**WORK TO BE COMPLETED**
What follows is a block of records; restate each one word for word.

CAD and scene scripts:
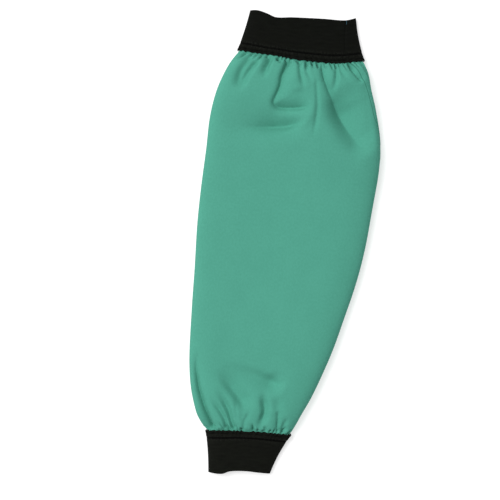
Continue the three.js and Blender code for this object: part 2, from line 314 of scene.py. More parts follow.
@dataclass
class SleeveForm:
    """The lie of the whole sleeve: its outline, its heights and the waves of its cuffs' edges."""

    body_height: float = 28.0
    cuff_length: float = 41.0
    free_shift: float = -9.2  # of the cuffs' middles along X, at their free edges
    seam_shift: float = -5.6  # and at their sewn edges
    skew: float = 3.4  # the rise along Y from a cuff's middle to its right-hand fold
    free_height: float = 12.0
    seam_height: float = 18.0
    columns_over: int = 216
    columns_under: int = 92
    plan_lean: float = math.radians(7.95)  # how far the plan's up leans from +Y
    plan_middle: tuple[float, float] = (-9.2, -0.35)
    plan_steps: int = 6  # points of a smoothed line from one drawn point to the next
    edge_steps: int = 401  # places at which an edge's furthest point is looked for
    shape: LoopShape = field(default_factory=LoopShape)
    seam_half: dict[End, float] = field(default_factory=lambda: {End.UPPER: 63.1, End.WRIST: 42.4})
    free_half: dict[End, float] = field(default_factory=lambda: {End.UPPER: 52.2, End.WRIST: 30.2})
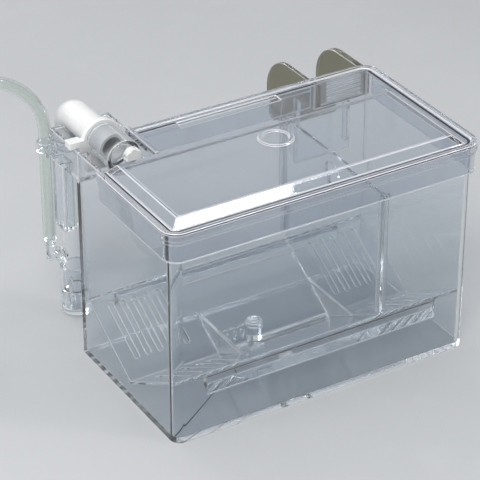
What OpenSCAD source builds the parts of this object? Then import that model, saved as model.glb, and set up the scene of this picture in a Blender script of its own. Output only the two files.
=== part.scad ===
// Hang-on fish breeding box: a clear tank that hooks over an aquarium's rim, with a lid,
// a V-shaped trap tray and an air-driven riser that brings water in through an elbow.
// Millimetres. X is the width, Y runs from the front to the rear, Z is up from the base.
// The origin is at the base, midway across the width and the overall depth.

/* [Tank] */
// Outside width of the tank
tank_w = 154; // [146:1:166]
// Outside depth of the tank
tank_d = 86; // [82:1:94]
// Height of the tank's rim above its base
tank_h = 106; // [102:1:116]
// Thickness of the tank's walls
wall = 2; // [1.6:0.2:2.4]
// Thickness of the tank's floor
floor_t = 2.5; // [2:0.5:3]
// Outside radius of the two front corners
corner_r = 5; // [4:0.5:6]

/* [Lid] */
// Depth of the lid's skirt below the tank's rim
skirt_h = 13; // [10:1:15]
// Thickness of the skirt
skirt_t = 1.6; // [1.2:0.2:2]
// Clearance between the skirt and the tank
skirt_gap = 0.4; // [0.3:0.1:0.6]
// How far the rim bead stands out from the skirt
bead = 1; // [0.6:0.2:1.4]
// Height of the lid's rim above the tank's rim
rim_h = 2; // [1.8:0.2:2.4]
// Height of the raised panel above the lid's rim
panel_rise = 3; // [2:0.5:4]
// Width of the bevel round the raised panel
bevel_w = 5.5; // [4:0.5:6]
// Width of the finger slot in the lid
finger_w = 52; // [40:1:60]

/* [Water inlet] */
// Outside width of the inlet bay
bay_w = 30; // [29:0.5:32]
// Reach of the inlet bay behind the tank
bay_d = 25; // [25:0.5:27]
// Outside diameter of the riser tube
riser_od = 12; // [11:0.5:12.5]
// Bore of the riser tube
riser_bore = 9.6; // [8:0.2:10]
// Outside diameter of the elbow
elbow_od = 14.5; // [14:0.5:15]
// Outside diameter of the nozzle
nozzle_od = 16; // [15.5:0.5:17]
// Length of the nozzle
nozzle_len = 20.5; // [18:0.5:22]
// Outside diameter of the air tube
airline_d = 6; // [5:0.5:6]

/* [Water outlet] */
// Outside width of the spillway
spill_w = 30; // [28:1:34]
// Depth of the bay and the spillway below the rim
spill_drop = 13; // [12.5:0.5:15]
// Radius of the cheeks where they turn over the aquarium's rim
cheek_r = 18; // [16:1:20]
// Number of slots in the outlet grille
grille_slots = 5; // [3:1:5]

/* [Trap tray] */
// Height of the tray's upper edges above the base
tray_z = 31; // [29:1:34]
// Slope of the tray's two sides in degrees
tray_slope = 30; // [27:1:31]
// Thickness of the tray's sides
tray_t = 1.6; // [1.4:0.2:2]
// Slots in each group
tray_slots = 5; // [3:1:5]
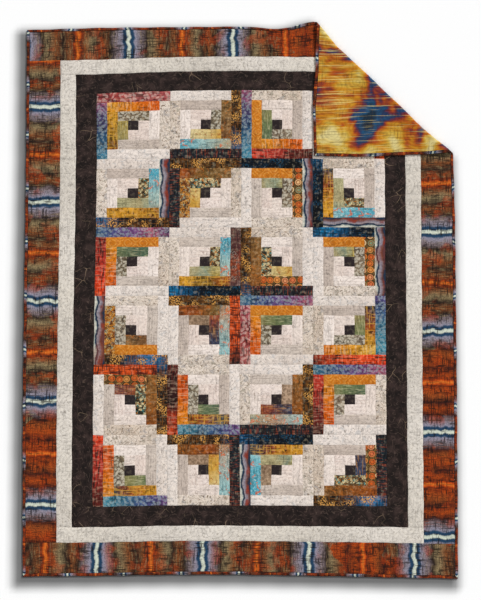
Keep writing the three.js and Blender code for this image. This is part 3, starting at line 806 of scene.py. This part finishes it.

**RESULT OF THIS TASK**
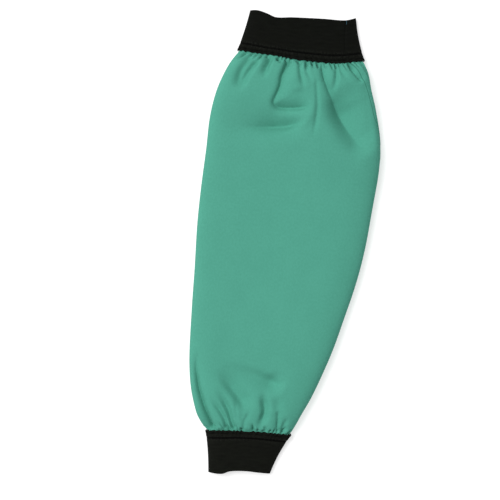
Continue the three.js and Blender code for this object: part 2, from line 314 of scene.py. More parts follow.
@dataclass
class SleeveForm:
    """The lie of the whole sleeve: its outline, its heights and the waves of its cuffs' edges."""

    body_height: float = 28.0
    cuff_length: float = 41.0
    free_shift: float = -9.2  # of the cuffs' middles along X, at their free edges
    seam_shift: float = -5.6  # and at their sewn edges
    skew: float = 3.4  # the rise along Y from a cuff's middle to its right-hand fold
    free_height: float = 12.0
    seam_height: float = 18.0
    columns_over: int = 216
    columns_under: int = 92
    plan_lean: float = math.radians(7.95)  # how far the plan's up leans from +Y
    plan_middle: tuple[float, float] = (-9.2, -0.35)
    plan_steps: int = 6  # points of a smoothed line from one drawn point to the next
    edge_steps: int = 401  # places at which an edge's furthest point is looked for
    shape: LoopShape = field(default_factory=LoopShape)
    seam_half: dict[End, float] = field(default_factory=lambda: {End.UPPER: 63.1, End.WRIST: 42.4})
    free_half: dict[End, float] = field(default_factory=lambda: {End.UPPER: 52.2, End.WRIST: 30.2})
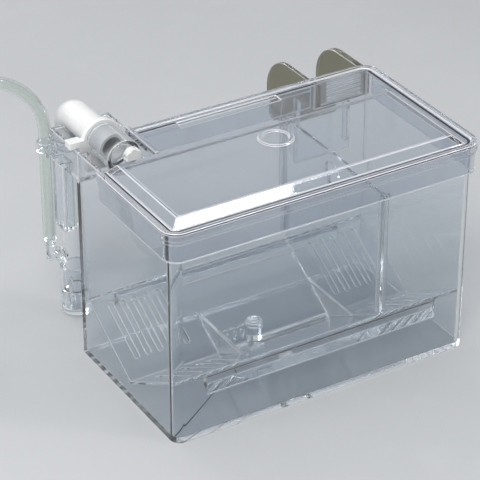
What OpenSCAD source builds the parts of this object? Then import that model, saved as model.glb, and set up the scene of this picture in a Blender script of its own. Output only the two files.
=== part.scad ===
// Hang-on fish breeding box: a clear tank that hooks over an aquarium's rim, with a lid,
// a V-shaped trap tray and an air-driven riser that brings water in through an elbow.
// Millimetres. X is the width, Y runs from the front to the rear, Z is up from the base.
// The origin is at the base, midway across the width and the overall depth.

/* [Tank] */
// Outside width of the tank
tank_w = 154; // [146:1:166]
// Outside depth of the tank
tank_d = 86; // [82:1:94]
// Height of the tank's rim above its base
tank_h = 106; // [102:1:116]
// Thickness of the tank's walls
wall = 2; // [1.6:0.2:2.4]
// Thickness of the tank's floor
floor_t = 2.5; // [2:0.5:3]
// Outside radius of the two front corners
corner_r = 5; // [4:0.5:6]

/* [Lid] */
// Depth of the lid's skirt below the tank's rim
skirt_h = 13; // [10:1:15]
// Thickness of the skirt
skirt_t = 1.6; // [1.2:0.2:2]
// Clearance between the skirt and the tank
skirt_gap = 0.4; // [0.3:0.1:0.6]
// How far the rim bead stands out from the skirt
bead = 1; // [0.6:0.2:1.4]
// Height of the lid's rim above the tank's rim
rim_h = 2; // [1.8:0.2:2.4]
// Height of the raised panel above the lid's rim
panel_rise = 3; // [2:0.5:4]
// Width of the bevel round the raised panel
bevel_w = 5.5; // [4:0.5:6]
// Width of the finger slot in the lid
finger_w = 52; // [40:1:60]

/* [Water inlet] */
// Outside width of the inlet bay
bay_w = 30; // [29:0.5:32]
// Reach of the inlet bay behind the tank
bay_d = 25; // [25:0.5:27]
// Outside diameter of the riser tube
riser_od = 12; // [11:0.5:12.5]
// Bore of the riser tube
riser_bore = 9.6; // [8:0.2:10]
// Outside diameter of the elbow
elbow_od = 14.5; // [14:0.5:15]
// Outside diameter of the nozzle
nozzle_od = 16; // [15.5:0.5:17]
// Length of the nozzle
nozzle_len = 20.5; // [18:0.5:22]
// Outside diameter of the air tube
airline_d = 6; // [5:0.5:6]

/* [Water outlet] */
// Outside width of the spillway
spill_w = 30; // [28:1:34]
// Depth of the bay and the spillway below the rim
spill_drop = 13; // [12.5:0.5:15]
// Radius of the cheeks where they turn over the aquarium's rim
cheek_r = 18; // [16:1:20]
// Number of slots in the outlet grille
grille_slots = 5; // [3:1:5]

/* [Trap tray] */
// Height of the tray's upper edges above the base
tray_z = 31; // [29:1:34]
// Slope of the tray's two sides in degrees
tray_slope = 30; // [27:1:31]
// Thickness of the tray's sides
tray_t = 1.6; // [1.4:0.2:2]
// Slots in each group
tray_slots = 5; // [3:1:5]
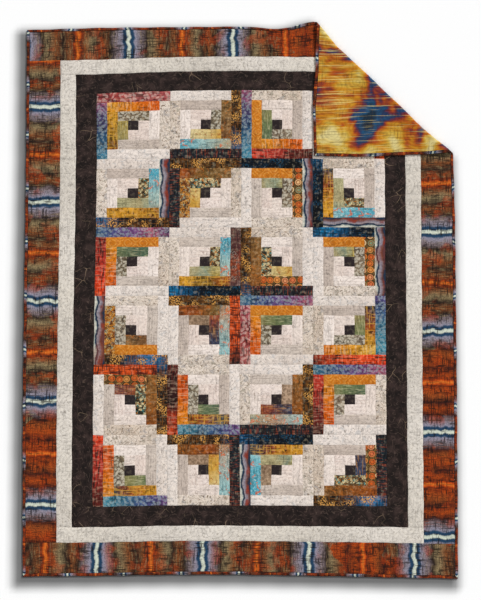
Keep writing the three.js and Blender code for this image. This is part 3, starting at line 806 of scene.py. This part finishes it.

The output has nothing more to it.